WASHINGTON – All Medicare-enrolled HME providers are back in business starting Jan. 1, 2019.

CMS stated in a July 18 proposed rule that when the current competitive bidding contracts expire Dec. 31, 2018, any Medicare-enrolled provider will be able to provide DMEPOS items to beneficiaries, until the agency initiates that next round of the program with significant changes.

“This is another indication that the program is broken and needs to be fixed,” said Tom Ryan, president and CEO of AAHomecare. “CMS is, once again, talking about the need to make sure the DME benefit is viable and the need for stakeholder input.”

The proposed rule follows a May 11 interim final rule that reinstated 50/50 blended reimbursement rates in rural areas from June 1, 2018, through Dec. 31, 2018.

Any Medicare-enrolled provider may be able to provide DMEPOS items on Jan. 1, but they’ll have to do it at the current rates in bid areas, non-bid areas and rural areas.

“There are a lot of non-contract suppliers out there that still exist,” Ryan said. “They’ve been on the sidelines, but they still exist, and now they’ll be able to go to referral sources and compete again for that Medicare business.

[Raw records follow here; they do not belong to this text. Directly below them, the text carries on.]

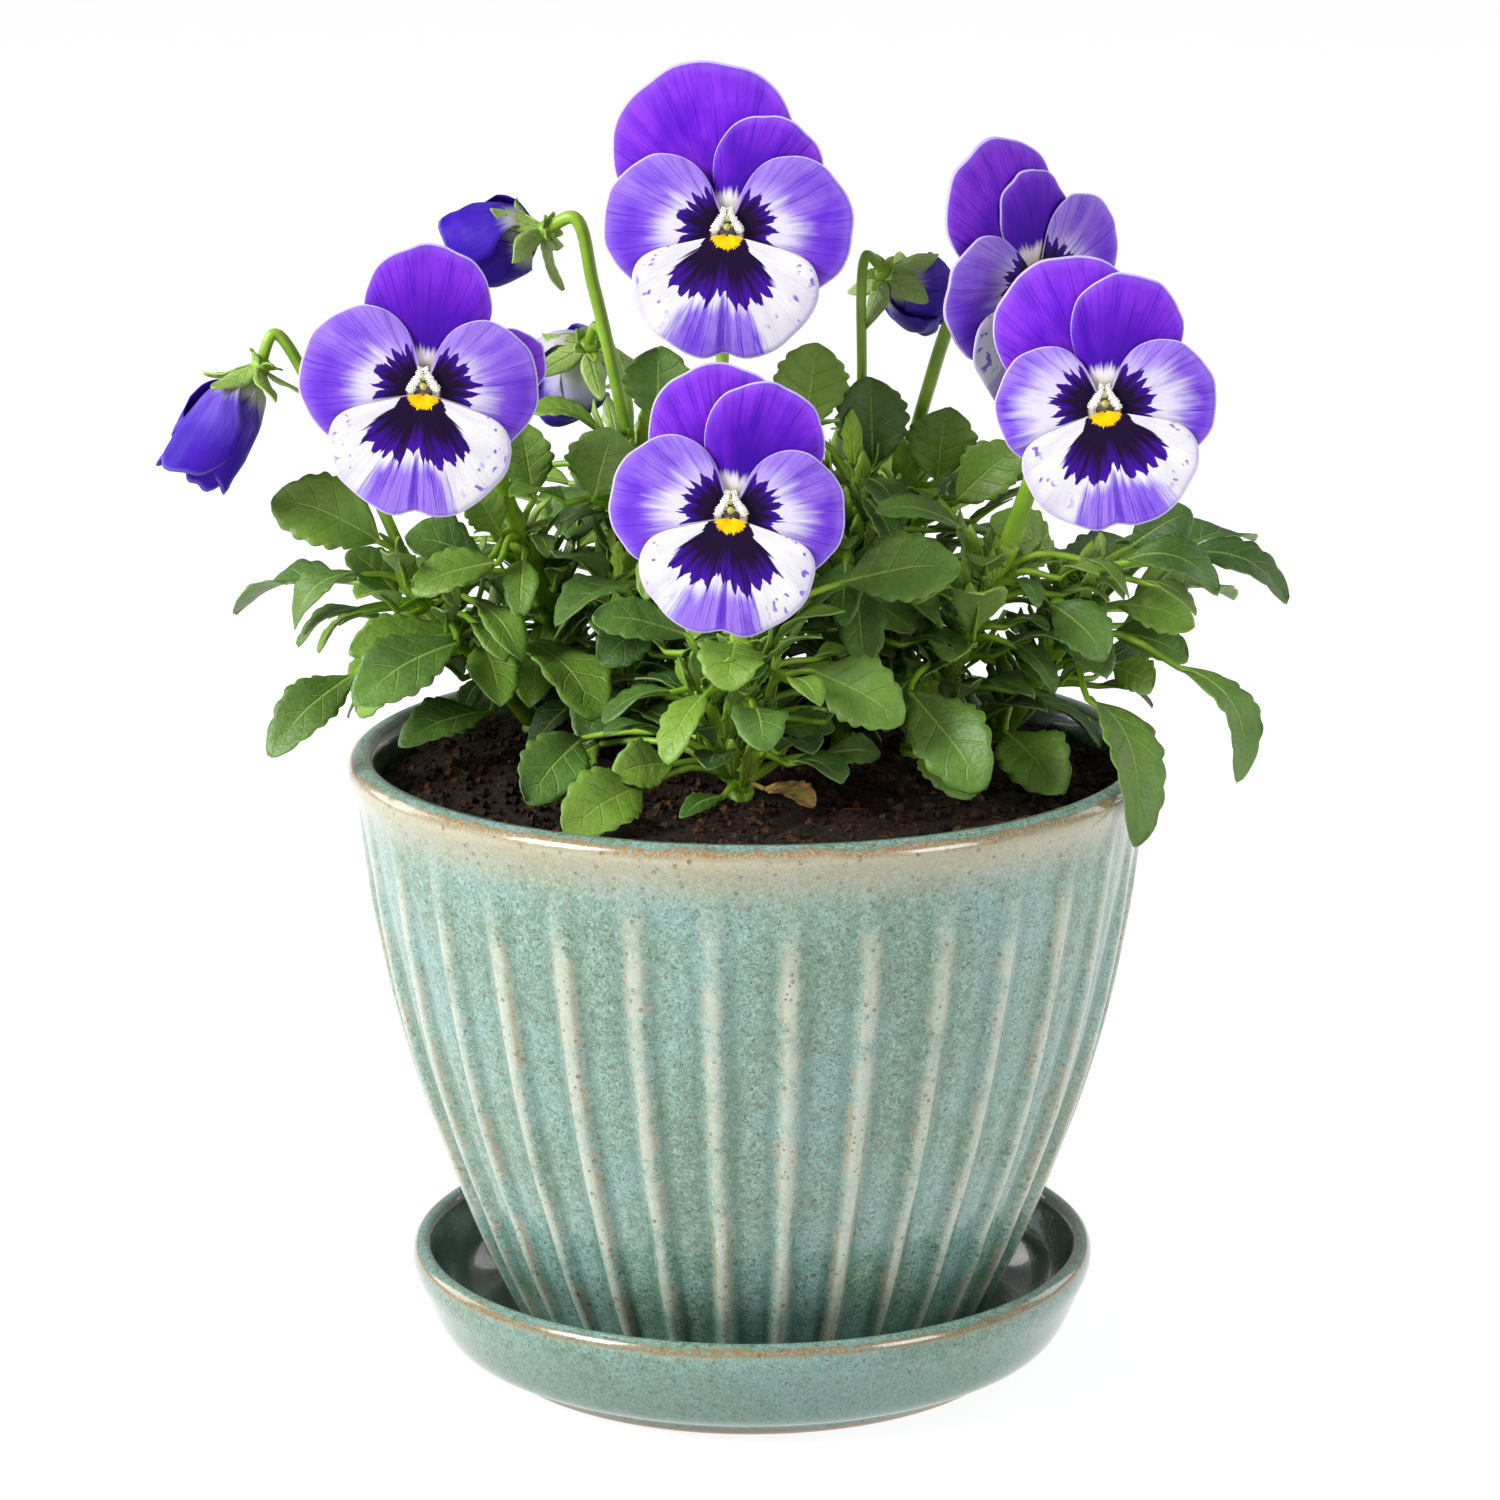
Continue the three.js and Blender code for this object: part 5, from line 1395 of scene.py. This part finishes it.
def upper_material():
    parts = petal_shader("petal_upper")
    shader, angle, reach, ring, tone, under, streak, fine, veins = parts
    base = shader.blend(streak.rises(0.36, 0.64), "#540cb4", "#7224c6")
    base = shader.blend(ring.rises(0.6, 1.0) * 0.4, base, "#8440cc")
    base = shader.blend(fine.rises(0.48, 0.64) * 0.4, base, "#4408a4")
    core = reach.rises(28, 12) * (abs(angle) + (streak - 0.5) * 0.8).rises(0.8, 0.15)
    base = shader.blend(core * (tone * 0.7 + 0.3), base, "#280270")
    base = shader.blend(tone.rises(0.45, 0.55) * reach.rises(34, 20) * 0.5, base, "#3a0498")
    base = shader.blend(reach.rises(17, 9) * 0.5, base, "#300284")
    base = shader.blend(veins * reach.rises(50, 24) * 0.7, base, "#34067e")
    base = shader.blend((reach + (fine - 0.5) * 6).rises(11, 8.5), base, "#cfcad0")
    base = shader.blend(reach.rises(8.5, 6), base, "#c4c0a8")
    return shader.finish(petal_edge(shader, base, ring, under), 0.6)


def lateral_material():
    """Its angle runs from the petal's middle line up towards the upper petals."""
    parts = petal_shader("petal_lateral")
    shader, angle, reach, ring, tone, under, streak, fine, veins = parts
    base = shader.blend(streak.rises(0.35, 0.65), "#6434bc", "#7e56c6")
    above = (angle + (streak - 0.5) * 1.2).rises(-0.05, 0.9)
    base = shader.blend(above * 0.65, base, "#947aca")
    base = shader.blend(ring.rises(0.75, 1.0) * 0.3, base, "#9478d4")
    deep = (angle + (streak - 0.5) * 0.9).rises(0.55, -0.1)
    deep = deep * angle.rises(-1.5, -0.5) * (reach + (streak - 0.5) * 12).rises(17, 25)
    base = shader.blend(deep * ring.rises(1.05, 0.85) * 0.7, base, "#5416ba")
    base = shader.blend(fine.rises(0.5, 0.64) * 0.35, base, "#4c1eb0")
    base = shader.blend(veins * 0.6, base, "#3e1096")
    spread = (streak - 0.5) * 12 + (fine - 0.5) * 11
    white = (reach + abs(angle + 0.1) * 7 + spread - tone * 8).rises(21, 12)
    base = shader.blend(white * (1 - above * 0.45) * 0.92, base, "#cac6d2")
    fan = abs(angle - 0.31)
    spikes = spikes_along(shader, angle, streak, 3.6)
    limit = 10.6 + spikes * 3 + (streak - 0.5) * 3 + fine.rises(0.5, 0.7) * 1.6 - fan * 1.5
    blotch = (limit - reach).rises(0, 0.4) * (fan + (fine - 0.5) * 0.16).rises(0.76, 0.7)
    ink = shader.blend((limit - reach).rises(0.2, 4.5), "#30087c", "#150326")
    base = shader.blend(blotch, base, ink)
    base = shader.blend(reach.rises(4.2, 3.2), base, "#d6d0c2")
    return shader.finish(petal_edge(shader, base, ring, under), 0.6)


def lower_material():
    """Its angle runs from the petal's middle line to the side where its violet is wider."""
    parts = petal_shader("petal_lower")
    shader, angle, reach, ring, tone, under, streak, fine, veins = parts
    side = abs(angle - 0.08)
    base = shader.blend(streak.rises(0.35, 0.7), "#d3d2d4", "#c2bfc8")
    band = (angle + (fine - 0.5) * 0.25).rises(-0.4, -0.26)
    band = band * (angle + (fine - 0.5) * 0.4).rises(0.6, 0.4)
    band = band * (reach - side * 7 + (fine - 0.5) * 11).rises(14, 19)
    tint = shader.blend(streak.rises(0.35, 0.6), "#642ec4", "#8460cc")
    base = shader.blend(band * 0.92, base, tint)
    base = shader.blend(band * fine.rises(0.5, 0.62) * 0.5, base, "#5012b6")
    base = shader.blend(veins * reach.rises(15, 21) * (band * 0.7 + 0.12), base, "#420ca4")
    seam = abs(angle - 0.03).rises(0.05, 0.015) * reach.rises(13, 16)
    base = shader.blend(seam * 0.7, base, "#3c0aa0")
    spot = shader.vector(angle * 12, reach * 0.4, tone * 5)
    blobs = shader.noise(spot, 1.0, 1.0).rises(0.6, 0.66)
    blobs = blobs * ring.rises(0.74, 0.82) * ring.rises(0.98, 0.93) * side.rises(0.45, 0.65)
    base = shader.blend(blobs * 0.85, base, "#5526b4")
    base = shader.blend(ring.rises(0.85, 0.97) * side.rises(0.5, 0.9) * 0.15, base, "#a595cc")
    spikes = spikes_along(shader, angle, streak, 5.5)
    limit = 12.6 + side.rises(0, 0.3) * 3.6 + spikes * 2.8 + (streak - 0.5) * 4
    limit = limit + fine.rises(0.5, 0.7) * 1.4
    edge = 1.0 + reach.rises(8, 3) * 0.5 - reach.rises(9, 19) * 0.14
    blotch = (limit - reach).rises(0, 0.4) * (edge - side + (fine - 0.5) * 0.3).rises(0, 0.05)
    ink = shader.blend((limit - reach).rises(0.3, 8), "#380a8c", "#160328")
    ink = shader.blend(fine.rises(0.48, 0.58) * reach.rises(5, 10) * 0.6, ink, "#12021e")
    base = shader.blend(blotch, base, ink)
    eye = (4.0 + (fine - 0.5) * 3.0 - reach).rises(0, 0.3)
    gold = shader.blend(streak.rises(0.4, 0.65), "#eabc00", "#e0a800")
    base = shader.blend(eye, base, gold)
    return shader.finish(petal_edge(shader, base, ring, under), 0.6)


def heart_material():
    """White hairs, green stigma, pale anthers and the pale tube behind: kind 0, 1, 2, 3."""
    shader = Shader("flower_heart", Specular_IOR_Level=0.3, Subsurface_Weight=0.05,
                    Subsurface_Scale=0.0006)
    tone, kind, _ = shader.attribute("shade")
    fine = shader.noise(shader.position(), 1.2, 3)
    base = shader.blend((tone + (fine - 0.5) * 0.3).rises(0.75, 1.05) * 0.6, "#e8e5dc", "#d6c98a")
    base = shader.blend(kind.rises(0.5, 0.9), base, "#a8a052")
    base = shader.blend(kind.rises(1.5, 1.9), base, "#b4ae86")
    tube = shader.blend(fine.rises(0.35, 0.65), "#b3b291", "#8a72ba")
    base = shader.blend(kind.rises(2.5, 2.9), base, tube)
    shader.bump(fine, 0.1, 0.3)
    return shader.finish(base, 0.5)


def bud_material():
    parts = petal_shader("bud")
    shader, _, _, ring, tone, under, streak, fine, veins = parts
    base = shader.blend(ring.rises(0.15, 0.8), "#6c54bc", "#3c18a2")
    base = shader.blend(tone.rises(-0.1, -0.5) * 0.75, base, "#32069c")
    base = shader.blend(streak.rises(0.35, 0.65) * 0.5, base, "#2a0c88")
    base = shader.blend(veins * 0.5, base, "#26107c")
    pale = tone.rises(0.6, 0.95) * (ring + (streak - 0.5) * 0.5).rises(0.6, 0.3)
    base = shader.blend(pale * 0.7, base, "#cfcce4")
    foot = (ring + (fine - 0.5) * 0.2).rises(0.3, 0.1)
    base = shader.blend(foot * 0.75, base, "#c6c9a4")
    base = shader.blend(under * 0.6, base, "#2c0a88")
    base = shader.blend(ring.rises(0.95, 0.99) * 0.5, base, "#7a68c0")
    return shader.finish(base, 0.5)


def withered_material():
    shader = Shader("withered", Specular_IOR_Level=0.3)
    across, _, _ = shader.attribute("place")
    fine = shader.noise(shader.position(), 0.5, 4, 0.65)
    base = shader.blend(fine.rises(0.35, 0.65), "#6e4a28", "#a3874a")
    base = shader.blend(abs(across).rises(0.5, 0.1) * 0.4, base, "#93924a")
    shader.bump(fine, 0.4, 0.8)
    return shader.finish(base, 0.7)


MATERIALS = {
    "pot": glaze("pot_glaze", RIM_HEIGHT, POT_BAND),
    "saucer": glaze("saucer_glaze", SAUCER_HEIGHT, SAUCER_BAND),
    "soil": soil_material(),
    "leaf": leaf_material(),
    "stem": stem_material(),
    "upper": upper_material(),
    "lateral": lateral_material(),
    "lower": lower_material(),
    "heart": heart_material(),
    "bud": bud_material(),
    "withered": withered_material(),
}


# ---- Camera, floor and light -------------------------------------------------------------

CAMERA_PLACE = [-0.5, -1267.87, 466.67]
CAMERA_PITCH = 13.81  # degrees below level
CAMERA_LENS = 126.3
SENSOR_WIDTH = 36
FLOOR_REACH = 40.0  # metres, from the planter to the floor's edge
FLOOR_GLOW = 0.85
SKY_GLOW = 0.35


def make_camera():
    camera = bpy.data.objects.new("camera", bpy.data.cameras.new("camera"))
    camera.data.sensor_width = SENSOR_WIDTH
    camera.data.lens = CAMERA_LENS
    camera.location = vec(CAMERA_PLACE) * METRES
    camera.rotation_euler = (math.radians(90 - CAMERA_PITCH), 0, 0)
    bpy.context.collection.objects.link(camera)
    bpy.context.scene.camera = camera


def make_floor():
    """A pale floor that shines a little, so that it stays white round the planter."""
    mesh = bpy.data.meshes.new("floor")
    corners = [(-FLOOR_REACH, -FLOOR_REACH, 0), (FLOOR_REACH, -FLOOR_REACH, 0),
               (FLOOR_REACH, FLOOR_REACH, 0), (-FLOOR_REACH, FLOOR_REACH, 0)]
    mesh.from_pydata(corners, [], [(0, 1, 2, 3)])
    floor = bpy.data.objects.new("floor", mesh)
    bpy.context.collection.objects.link(floor)
    shader = Shader("floor", Roughness=0.9, Emission_Strength=FLOOR_GLOW)
    shader.surface.inputs["Emission Color"].default_value = (1, 1, 1, 1)
    fine = shader.noise(shader.position(), 0.02, 2)
    mesh.materials.append(shader.finish(shader.blend(fine, "#8c8c8c", "#949494")))


def soft_light(name, place, size, power):
    """A square panel of light that looks at the planter's middle."""
    light = bpy.data.lights.new(name, "AREA")
    light.size = size
    light.energy = power
    lamp = bpy.data.objects.new(name, light)
    lamp.location = place
    aim = Vector((0, 0, 0.16)) - Vector(place)
    lamp.rotation_euler = aim.to_track_quat("-Z", "Y").to_euler()
    bpy.context.collection.objects.link(lamp)


def make_world():
    world = bpy.data.worlds.new("studio")
    world.use_nodes = True
    world.node_tree.nodes["Background"].inputs["Color"].default_value = (1, 1, 1, 1)
    world.node_tree.nodes["Background"].inputs["Strength"].default_value = SKY_GLOW
    bpy.context.scene.world = world


bpy.context.scene.view_settings.view_transform = "Standard"
make_camera()
make_floor()
make_world()
soft_light("key", (-1.6, -0.9, 1.3), 0.8, 68)
soft_light("fill", (1.5, -1.1, 0.8), 0.7, 14)
soft_light("rim_left", (-1.7, 1.0, 0.8), 0.9, 11)
soft_light("rim_right", (1.7, 1.1, 0.8), 0.9, 6)


# ---- The planter -------------------------------------------------------------------------

make_saucer()
make_pot()
crumb_draw = seeded_random(CRUMB_SEED)
make_soil(crumb_draw)
make_withered_leaf()

space = Space()
reserve(space)
fill_draw = seeded_random(SEED)
large_leaves = {name: shoot_leaves(spec, space, fill_draw) for name, spec in SHOOTS.items()}
look_draw = seeded_random(LOOK_SEED)
small_leaves = {name: young_leaves(spec, space, look_draw) for name, spec in SHOOTS.items()}
for shoot_name, shoot in SHOOTS.items():
    make_shoot(shoot_name, shoot, large_leaves[shoot_name], small_leaves[shoot_name], look_draw)
for bloom_name, bloom in BLOOMS.items():
    make_bloom(bloom_name, bloom, look_draw)
for bud_name, bud_spec in BUDS.items():
    make_bud(bud_name, bud_spec, look_draw)
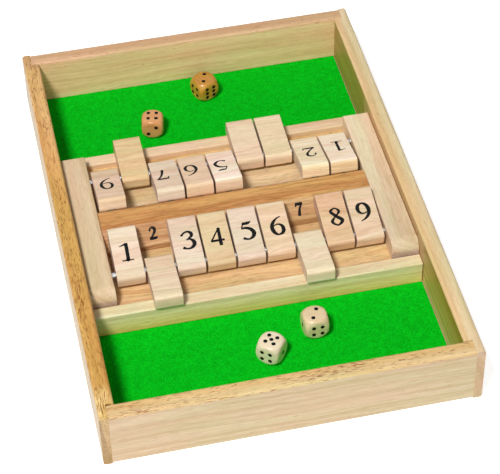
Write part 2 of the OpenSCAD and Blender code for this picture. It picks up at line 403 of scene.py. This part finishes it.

Whether or not they want to at the price, that’s their determination.”

In addition to the temporary “any willing provider” provision, the proposed rule extends the 50/50 blended rates in rural areas through Dec. 31, 2020, something that will cost CMS $1.05 billion.

“That is a significant give-back,” Ryan said. “That is a cost to them. They’re putting dollars back into a benefit that has been decimated due to poor policy.”

Still, stakeholders will continue to make the case that the blended rates should apply to all non-bid areas, not just rural areas—and CMS may be open to that idea, they say.

“They specifically ask that question in the proposed rule: Should we extend the blended rates to all non-bid areas?” said Cara Bachenheimer, chair of the government affairs practice at Brown & Fortunato. “If we can convince the agency, before the final rule is published, that would be another potential upside.”

The proposed rule also provides a window into how CMS plans to run the next round of the bid program. For one, the agency plans to implement lead-item pricing using maximum bids, a methodology that stakeholders say reflects their input. Lead-item pricing means CMS will ask providers to submit bids on one major item within a product category and it will use those bids, among other factors, to set the price for that product and all others in the category.

“It’s very similar to a clearing price, which is our language,” said Jay Witter, senior vice president of public policy at AAHomecare. “It’s a significant win that acknowledges the significant flaws to median pricing. They’re moving toward something with more auction-like principles.”

Will this change, along with other changes that will be implemented in the next round of program—like tying surety bonds to bids, and implementing a higher bid ceiling—result in higher reimbursement rates? That’s the $64 million question.

“I would hope that bid prices would come in at a more reasonable level,” Bachenheimer said. “It’s difficult to predict people’s behavior, but that’s the expectation.”

As for what the proposed rule means for H.R. 4229, a bill that would provide broader relief—it would apply blended rates in all non-bid areas and retroactively from Jan. 1, 2017, to Jan. 1, 2019—AAHomecare says it’s keeping the pressure on.

“That to me is a pressure point that has helped us get to where we are today with CMS,” Ryan said. “I wouldn’t stop.”